Librarian expresses her fears over lorry U-turns
PUBLISHED: 11:00 15 October 2015
Honiton Library supervisor Linda is appealing for a sign to be placed in High Street notifying lorry drivers of the low railway bridge at the end of New Street.
The supervisor of Honiton Library is appealing for a sign to be placed in High Street notifying lorry drivers of the low railway bridge at the end of New Street.
Linda Isaacson says the lack of signage results in lorries and heavy goods vehicles having to make an improvised U-turn in the narrow street when approaching the bridge.
The result usually sees vehicles backing up on to the library’s forecourt – a move which Miss Isaacson believes could end in tragedy.
She says that although there are two signs stating a 14’-0’’ limit just before the bridge, the lorries only see them when it is too late.
Devon County Council, which is responsible for Honiton’s roads, says it will start monitoring the situation.

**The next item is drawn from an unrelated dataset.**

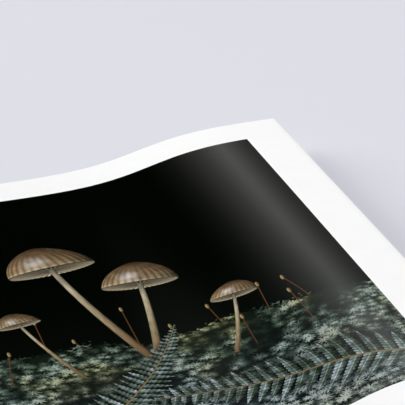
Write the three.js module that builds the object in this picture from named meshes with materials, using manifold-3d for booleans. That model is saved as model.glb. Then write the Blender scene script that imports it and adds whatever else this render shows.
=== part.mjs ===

Speaking to the Herald, Miss Isaacson said: “This sort of thing is happening on a daily basis – and they are quite big lorries.
“They pull in when they try and reverse into the car park to get back onto High Street.”
Despite no incident having happened yet, Miss Isaacson believes the problem could culminate in a serious accident.
She says a lot of elderly people and parents with their children use the library - and they walk along the path onto which the lorries reverse.
The street is also used by schoolchildren, who Miss Isaacson sees regularly running up and down its narrow pathways.
Last week, Miss Isaacson added, a lorry reversed so far onto the forecourt that she was scared it would hit the front of the library.
“It was when New Street had temporary traffic lights by our plinths,” she said. “A lorry came up the road to the part which narrows by our plinths. The driver realised he could not get under the bridge, which was further up, so reversed back a bit while turning.
“Because there were cars behind the lorry, it pulled in right up onto the library forecourt to try and get around. It was quite scary when you see a lorry coming towards the library. He pulled in furthest in the forecourt I have ever seen, and it happens very regularly.”
A Devon County Council spokesman said: “This issue has not been raised with us previously, but we will monitor the situation.”